● **Objective**
Give again only the lines beginning with the one that contains "The Blender code for this object continues." and ending with the one that contains "calm_back = back_edge"; include both of those lines.

● **Data in this exercise**
* * * * *

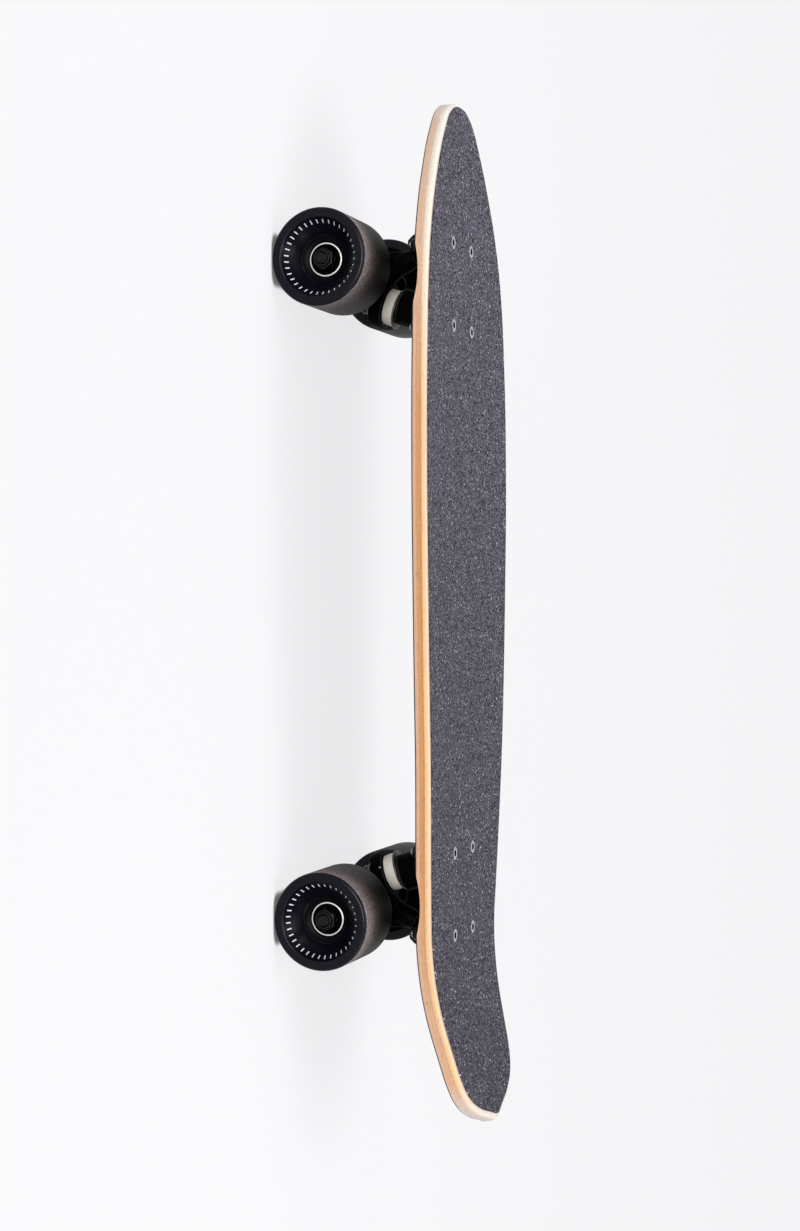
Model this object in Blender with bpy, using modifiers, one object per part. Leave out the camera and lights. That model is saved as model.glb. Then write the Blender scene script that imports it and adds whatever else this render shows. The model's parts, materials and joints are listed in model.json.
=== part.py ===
"""A cruiser skateboard: a pressed seven-ply deck with a kicked tail, two trucks and four soft wheels.

Run with: blender --background --python part.py

Sizes are in metres. +X points to the nose, +Y to the left of someone who faces the nose, and +Z up.
The origin is on the floor under the middle of the deck, and the board stands on its wheels.
"""

import math

import bmesh
import bpy
from mathutils import Matrix, Vector

# Room between two pieces that touch on the real board, and how far a cutter runs past what it cuts
GAP = 0.0003
CUTTER_EXTRA = 0.002

# Deck
DECK_LENGTH = 0.6710
DECK_WIDTH = 0.1890
DECK_MIDDLE_X = 0.00078
WOOD_THICKNESS = 0.0099
TOP_ROUND = 0.0024
BOTTOM_ROUND = 0.0014
CONCAVE_RADIUS = 1.0
CAMBER_RADIUS = 54.0
KICK_ANGLE = math.radians(13.7)
KICK_RADIUS = 0.275
KICK_LEAD = 0.0089
CONCAVE_FADE_AHEAD = 0.124
CONCAVE_FADE_BEHIND = 0.075

# Half of the deck's outline, from the tail tip to the nose tip: the distance from the tail tip as a
# share of the length, and the half width as a share of half the width.
OUTLINE = (
    (0.0, 0.0),
    (0.0049, 0.130),
    (0.0161, 0.367),
    (0.0310, 0.535),
    (0.0481, 0.618),
    (0.0750, 0.670),
    (0.1793, 0.788),
    (0.3432, 0.898),
    (0.5221, 0.976),
    (0.6562, 1.0),
    (0.7531, 0.972),
    (0.8275, 0.909),
    (0.8723, 0.821),
    (0.9244, 0.644),
    (0.9692, 0.424),
    (0.9915, 0.249),
    (1.0, 0.0),
)
OUTLINE_STEPS = 3

# Griptape
GRIP_THICKNESS = 0.0007
GRIP_INSET = 0.0038
GRIP_NOSE_REACH = 0.0019
GRIP_NOSE_LENGTH = 0.030

# Wheel wells under the deck's edges
WELL_RADIUS = 0.080
WELL_DEPTH = 0.0033
WELL_LENGTH = 0.060
WELL_TILT = math.radians(11)

# Grid that the deck is bent along
ROW_SPACING = 0.027
FLAT_LENGTH = 0.020
FRONT_COLUMNS = 4
FADE_COLUMNS = 6
KICK_COLUMNS = 5

# Trucks
WHEELBASE = 0.400
TRUCK_MIDDLE_X = 0.0155
TRUCK_HEIGHT = 0.0570
AXLE_X = 0.0110
BOLT_SPACING_X = 0.0540
BOLT_SPACING_Y = 0.0413

# Deck bolts and their locknuts
BOLT_RADIUS = 0.0024
BOLT_HEAD_RADIUS = 0.0043
BOLT_HEAD_CONE = 0.0019
BOLT_HEAD_SINK = 0.0001
BOLT_SOCKET_RADIUS = 0.0018
BOLT_SOCKET_DEPTH = 0.0016
BOLT_END = 0.0015
LOCKNUT_FLATS = 0.0095
LOCKNUT_HEX = 0.0046
LOCKNUT_COLLAR = 0.0019
LOCKNUT_COLLAR_RADIUS = 0.0041

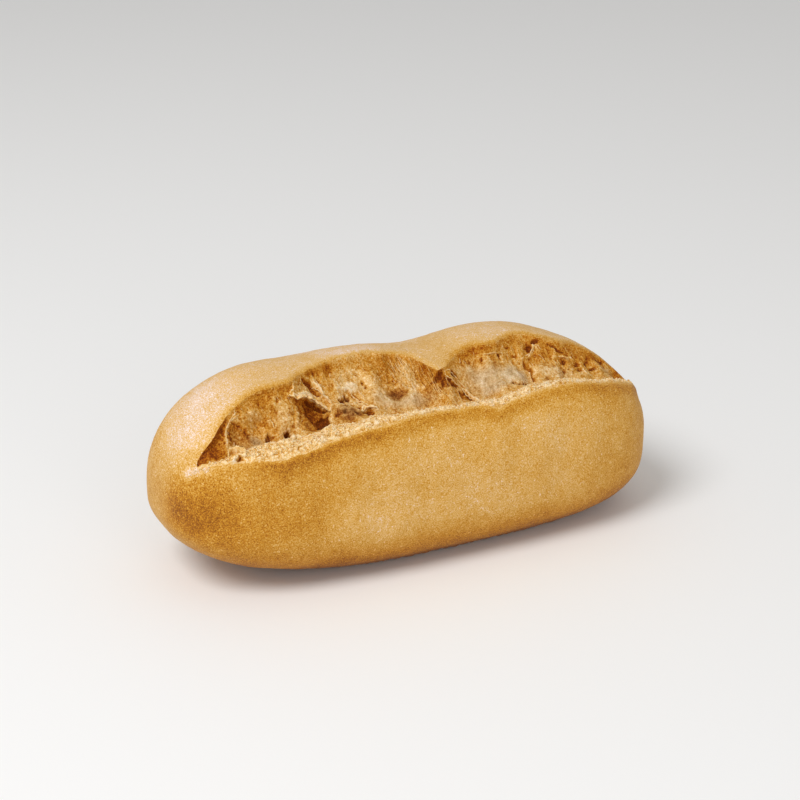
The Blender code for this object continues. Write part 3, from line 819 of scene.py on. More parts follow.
# The crumb starts on the lips' own ragged lines and calms down away from them.
front_edge, back_edge = along_lip(crust[:, -1], steps), along_lip(crust[:, 0], steps)
calm_reach = 9  # steps that the calm lines are averaged over, each way
calm_front = smoothed(front_edge[:, None], calm_reach)[:, 0]
calm_back = smoothed(back_edge[:, None], calm_reach)[:, 0]
ends = np.minimum(np.arange(len(steps)), np.arange(len(steps))[::-1])
calm_share = np.clip(ends / (2 * calm_reach), 0, 1)[:, None]
calm_front = front_edge + calm_share * (calm_front - front_edge)
calm_back = back_edge + calm_share * (calm_back - back_edge)

chord = calm_back - calm_front
tear_width = np.linalg.norm(chord, axis=1)
tear_width[[0, -1]] = tear_width[[1, -2]]
chord_up = np.stack([np.zeros(len(steps)), -chord[:, 2], chord[:, 1]], axis=1)
chord_up /= np.maximum(np.linalg.norm(chord_up, axis=1, keepdims=True), 1e-9)
chord_along = chord / tear_width[:, None]
across = np.linspace(0, 1, crumb_rows + 1)
share = np.broadcast_to(across, (len(steps), crumb_rows + 1))
calm_zone = 1.2 * mm  # how soon the ragged lines calm down
hug = (tear_width / calm_zone)[:, None]
lip_part = ((1 - share) ** hug)[:, :, None] * (front_edge - calm_front)[:, None]
lip_part = lip_part + (share**hug)[:, :, None] * (back_edge - calm_back)[:, None]
flat_crumb = calm_front[:, None] + share[:, :, None] * chord[:, None] + lip_part

station_x = flat_crumb[:, 0, 0]
along_s = share * tear_width[:, None]  # distance from the front lip
to_back = tear_width[:, None] - along_s
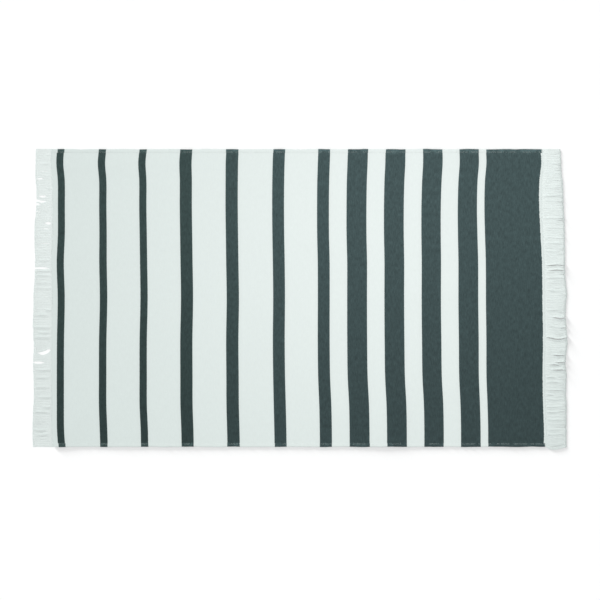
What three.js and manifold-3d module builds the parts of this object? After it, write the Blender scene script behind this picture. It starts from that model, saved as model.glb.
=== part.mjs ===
// Fouta towel laid flat in one layer: a striped woven cloth with a turned hem along each
// long side and a fringe of twisted warp ends at each short end.
// Millimetres. +X runs along the towel towards the widest stripe, +Y across it, +Z up.
// The origin is at the middle of the towel, on the surface that it lies on.

import * as THREE from 'three';
import Module from 'manifold-3d';

const wasm = await Module();
wasm.setup();

// Driving dimensions
const TOWEL_LENGTH = 1800; // tip of one fringe to tip of the other
const TOWEL_WIDTH = 1000; // fold of one hem to fold of the other
const CLOTH_START = -836; // where the weave ends by the narrow stripes
const CLOTH_END = 812; // where the weave ends by the wide band
const WALL = 1.4; // one layer of cloth
const SEAM_GAP = 0.3; // between two pieces that meet

// Hems: the two turned layers, which lie on the cloth
const HEM_WIDTH = 12;
const HEM_HEIGHT = 1.3;
const HEM_ROUND = 0.4; // rounding of the fold and of the turned edge
const HEM_OVERHANG = 0.5; // the fold stands this far outside the cloth below it

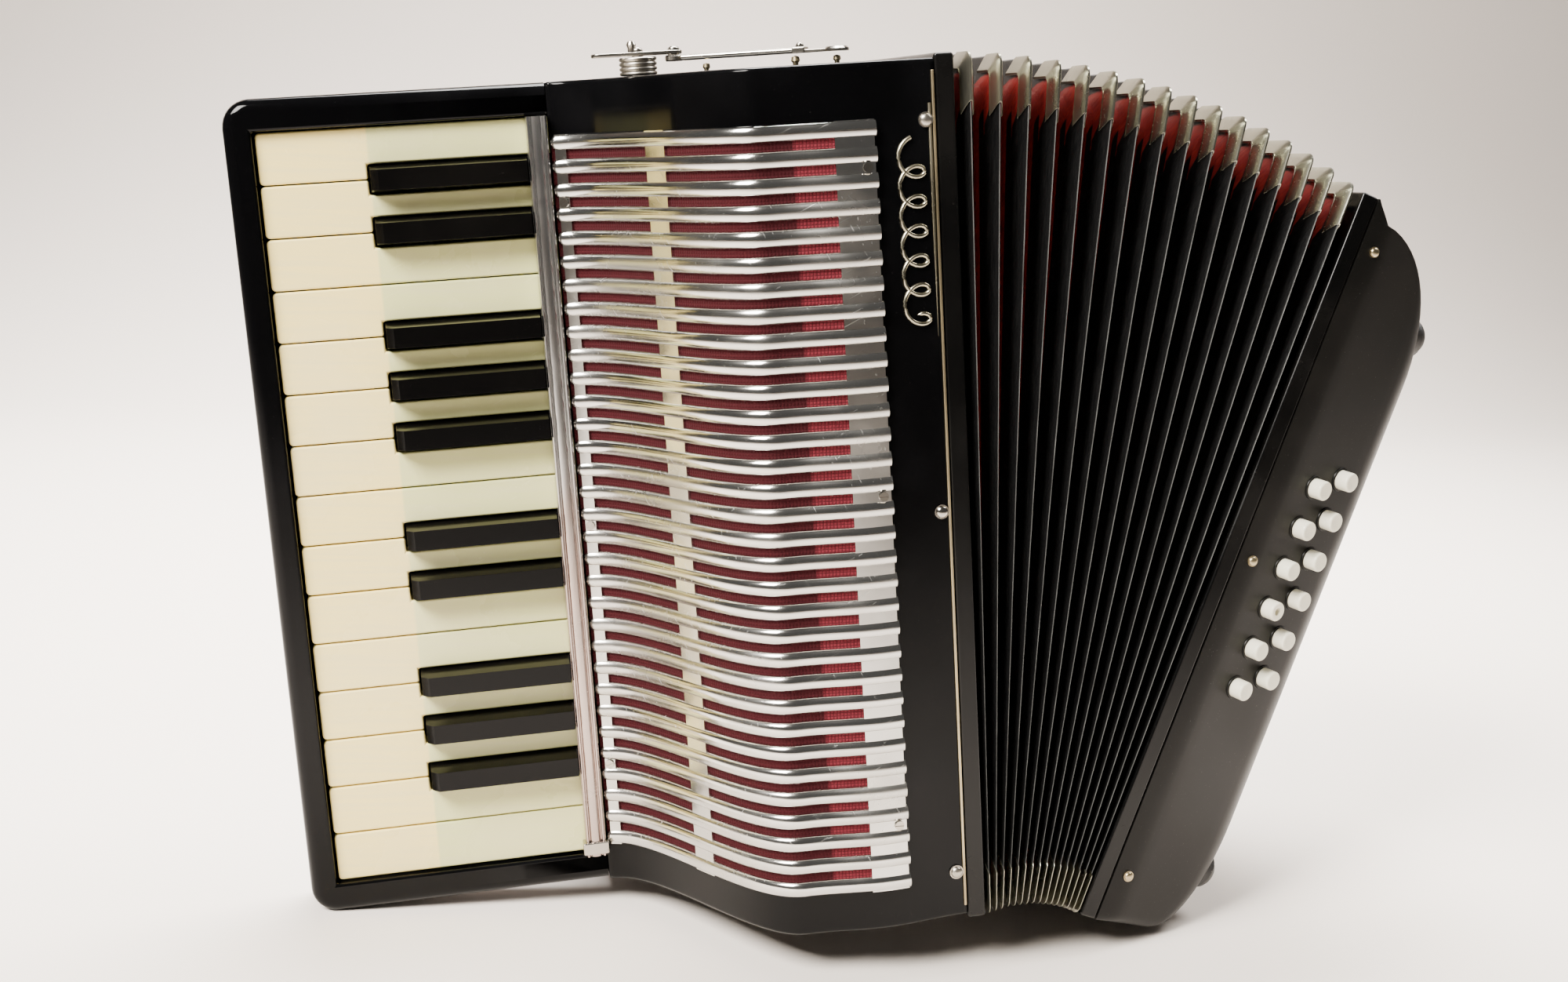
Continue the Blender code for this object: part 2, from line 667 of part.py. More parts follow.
def make_bellows(treble):
    """The folded bellows as one ring-shaped skin, lofted through every crest and valley."""
    stations = [i / (2 * FOLDS) for i in range(2 * FOLDS + 1)]
    outer = [bellows_ring(s, 0.0 if i % 2 else FOLD_DEPTH) for i, s in enumerate(stations)]
    inner = [
        bellows_ring(s, FOLD_CARD + (0.0 if i % 2 else FOLD_DEPTH)) for i, s in enumerate(stations)
    ]
    work = bmesh.new()
    rings = [[work.verts.new(p) for p in ring] for ring in outer + inner[::-1]]
    count = len(rings[0])
    for k, (here, there) in enumerate(zip(rings, rings[1:] + rings[:1])):
        near, far = (here, there) if k < len(outer) else (there, here)
        for i in range(count):
            j = (i + 1) % count
            # the same diagonal outside and inside, so that the thin walls never cross
            work.faces.new((near[i], far[i], far[j]))
            work.faces.new((near[i], far[j], near[j]))
    bmesh.ops.recalc_face_normals(work, faces=work.faces)
    mesh = bpy.data.meshes.new("bellows")
    work.to_mesh(mesh)
    work.free()
    add_object("bellows", mesh, BELLOWS_CLOTH, treble)


def bass_plan():
    """The bass box's plan outline, anticlockwise: flat by the frame, slanted, then a shoulder."""
    start = FRAME_THICKNESS + GAP
    slant = math.radians(BASS_SLANT_DEG)
    centre_x = BASS_OUTER - BASS_SHOULDER
    rise = (centre_x - BASS_FRONT_FLAT) * math.tan(slant) + BASS_SHOULDER / math.cos(slant)
    centre = (centre_x, BASS_FRONT_SET + rise)
    shoulder = (BASS_SHOULDER, BASS_SHOULDER)
    points = [(start, 0.0), (BASS_FRONT_FLAT, BASS_FRONT_SET)]
    points += arc(centre, shoulder, -90 + BASS_SLANT_DEG, 0, 6)
    back = (BASS_OUTER - BASS_BACK_ROUND, BASS_DEPTH - BASS_BACK_ROUND)
    points += arc(back, (BASS_BACK_ROUND, BASS_BACK_ROUND), 0, 90, 4)
    points += [(start, BASS_DEPTH)]
    return points


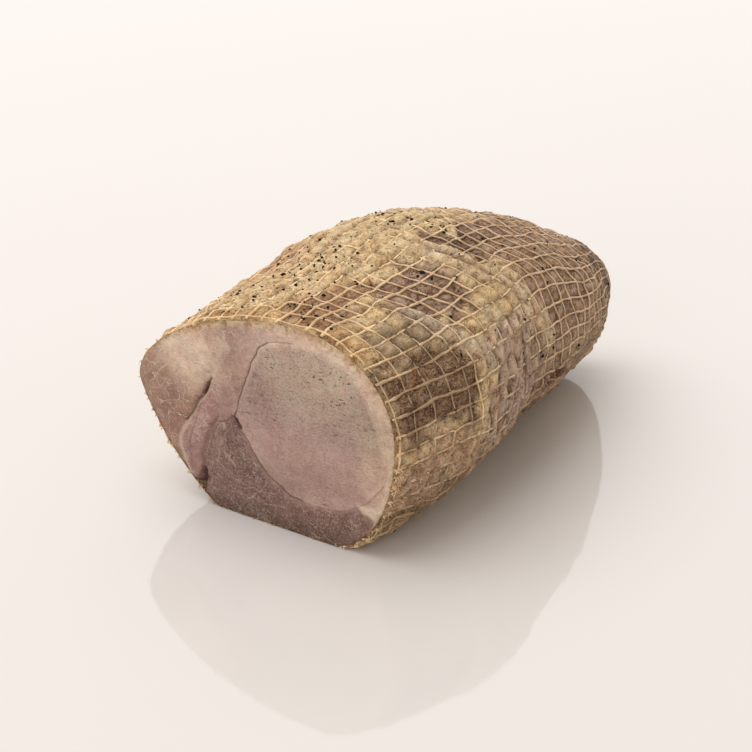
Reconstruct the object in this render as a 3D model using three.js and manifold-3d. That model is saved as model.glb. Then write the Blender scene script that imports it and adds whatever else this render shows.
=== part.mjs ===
// Smoked boneless ham in its cotton net, lying on its side, cut square across at the front.
// Millimetres. The cut looks along -Y, the length runs along +Y and +Z is up.
import * as THREE from 'three';
import { mergeVertices } from 'three/addons/utils/BufferGeometryUtils.js';
import Module from 'manifold-3d';

const wasm = await Module();
wasm.setup();

// Cross-sections from the cut to the far tip, y being the distance from the cut.
// left, top and right are the [x, z] of the outermost points of the section.
// foot is the x range of the underside and base its height over the table.
// bow is how full the four corners are, in the order of the stretches; 2 is an ellipse.
const sections = [
  { y: 0, left: [-91, 66], top: [16, 120.5], right: [79, 67],
    foot: [-37, 36], base: 0, bow: [2.1, 1.75, 1.3, 2] },
  { y: 22, left: [-90, 67], top: [14, 125], right: [85, 68],
    foot: [-38, 38], base: 0, bow: [2.1, 1.75, 1.5, 2] },
  { y: 55, left: [-84, 69], top: [12, 132], right: [91, 68],
    foot: [-37, 36], base: 0, bow: [2.1, 1.8, 1.8, 2] },
  { y: 88, left: [-76, 72], top: [12, 140], right: [91, 70],
    foot: [-32, 23], base: 0, bow: [2.1, 1.95, 1.9, 1.9] },
  { y: 123, left: [-64.5, 74], top: [14.5, 142], right: [87.5, 72],
    foot: [-27.5, 6.5], base: 0, bow: [2.1, 2, 1.9, 1.8] },
  { y: 164.5, left: [-50.5, 69.5], top: [22.5, 132], right: [83, 69.5],
    foot: [-22, 5], base: 0, bow: [2.1, 2, 2, 1.8] },
  { y: 215, left: [-31, 60], top: [30.5, 109.5], right: [73.5, 62],
    foot: [-12, 12], base: 0, bow: [2.1, 2, 2, 1.55] },
  { y: 252.5, left: [-6.5, 52], top: [33, 88], right: [58, 58],
    foot: [6, 22], base: 4, bow: [2.1, 2, 2, 1.6] },
  { y: 273, left: [14.5, 49], top: [34.5, 72.5], right: [47, 56],
    foot: [16, 28], base: 15, bow: [2.1, 2, 2, 1.6] },
  { y: 286, left: [29, 47], top: [33, 56.5], right: [36.5, 51],
    foot: [29, 33], base: 39, bow: [2.1, 2, 2, 2] },
];
const hamLength = 286;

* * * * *

● **Final result**
The Blender code for this object continues. Write part 3, from line 819 of scene.py on. More parts follow.
# The crumb starts on the lips' own ragged lines and calms down away from them.
front_edge, back_edge = along_lip(crust[:, -1], steps), along_lip(crust[:, 0], steps)
calm_reach = 9  # steps that the calm lines are averaged over, each way
calm_front = smoothed(front_edge[:, None], calm_reach)[:, 0]
calm_back = smoothed(back_edge[:, None], calm_reach)[:, 0]
ends = np.minimum(np.arange(len(steps)), np.arange(len(steps))[::-1])
calm_share = np.clip(ends / (2 * calm_reach), 0, 1)[:, None]
calm_front = front_edge + calm_share * (calm_front - front_edge)
calm_back = back_edge + calm_share * (calm_back - back_edge)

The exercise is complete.